### [EXERCISE DETAILS]
Output, word for word, every line from the start of the listing down to and including the line that contains "ringRise = 0.0005"; include nothing else.

### [RECORDED DATA]
— Start —
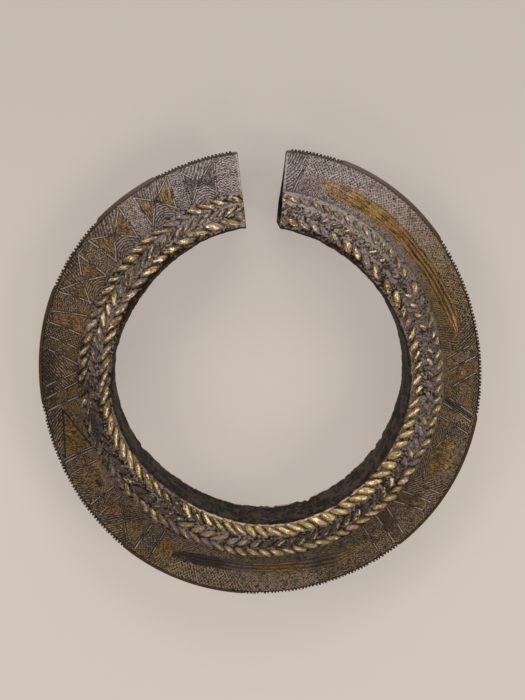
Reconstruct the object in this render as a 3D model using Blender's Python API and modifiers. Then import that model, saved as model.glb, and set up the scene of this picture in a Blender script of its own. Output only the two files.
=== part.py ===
# Hollow cast bangle: an open ring with a swollen inner side, three rows of slanting leaves
# round the wrist hole, a wide engraved flange and a keel at the outer edge.
# It lies flat with its ring axis along Z and its opening towards +Y.
# Lengths are metres and angles are radians, unless a name says otherwise.

import math

import bmesh
import bpy
import numpy as np

# Driving dimensions
keelRadius = 0.050
boreRadius = 0.0322
rimHeight = 0.0083
crestHeight = 0.0097
keelHeight = 0.0009
beltHeight = 0.0021
wall = 0.0017
gapDegrees = 12.4
flankCurve = 1.9
cornerRadius = 0.0011

# Rows of leaves on the upper face, from the wrist hole outwards
leafCount = 87
rowWidthC = 0.0026
rowWidthB = 0.0022
rowWidthA = 0.0021
leafRise = 0.0009
leafSlant = 0.55

# Plain edging beside the wrist hole, and the milled belt beside the keel
cordWidth = 0.0010
cordRise = 0.0003
grooveDepth = 0.00035
beltWidth = 0.0008
beltStep = 0.00025
keelRounding = 0.0005

# Plainer underside: a worn flat land at the crest and raised rings
landWidth = 0.0016
ringCount = 3
ringPitch = 0.0013
ringRise = 0.0005

# Casting hole through the upper wall of the flange
slotDegrees = 236.7
slotInset = 0.0061
slotLength = 0.0012
slotWidth = 0.0006

# Fineness of the sections and of the hollow's mesh
fieldSteps = 5
hollowSteps = 58
overrunDegrees = 2.0

# The hollow's section as multiples of the wall: depth below the crest, below the sloping flank,
# and the half depth and nose of its thin outer end
crestWalls = 1.2
flankWalls = 1.35
noseWalls = 0.3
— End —
### [EXPECTED ANSWER]
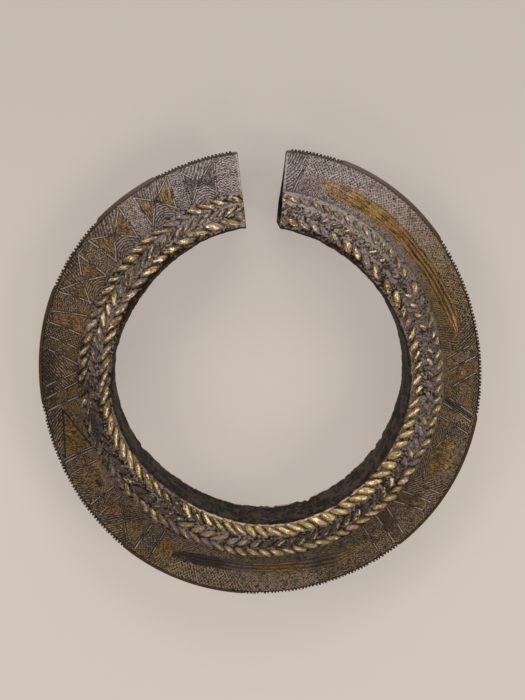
Reconstruct the object in this render as a 3D model using Blender's Python API and modifiers. Then import that model, saved as model.glb, and set up the scene of this picture in a Blender script of its own. Output only the two files.
=== part.py ===
# Hollow cast bangle: an open ring with a swollen inner side, three rows of slanting leaves
# round the wrist hole, a wide engraved flange and a keel at the outer edge.
# It lies flat with its ring axis along Z and its opening towards +Y.
# Lengths are metres and angles are radians, unless a name says otherwise.

import math

import bmesh
import bpy
import numpy as np

# Driving dimensions
keelRadius = 0.050
boreRadius = 0.0322
rimHeight = 0.0083
crestHeight = 0.0097
keelHeight = 0.0009
beltHeight = 0.0021
wall = 0.0017
gapDegrees = 12.4
flankCurve = 1.9
cornerRadius = 0.0011

# Rows of leaves on the upper face, from the wrist hole outwards
leafCount = 87
rowWidthC = 0.0026
rowWidthB = 0.0022
rowWidthA = 0.0021
leafRise = 0.0009
leafSlant = 0.55

# Plain edging beside the wrist hole, and the milled belt beside the keel
cordWidth = 0.0010
cordRise = 0.0003
grooveDepth = 0.00035
beltWidth = 0.0008
beltStep = 0.00025
keelRounding = 0.0005

# Plainer underside: a worn flat land at the crest and raised rings
landWidth = 0.0016
ringCount = 3
ringPitch = 0.0013
ringRise = 0.0005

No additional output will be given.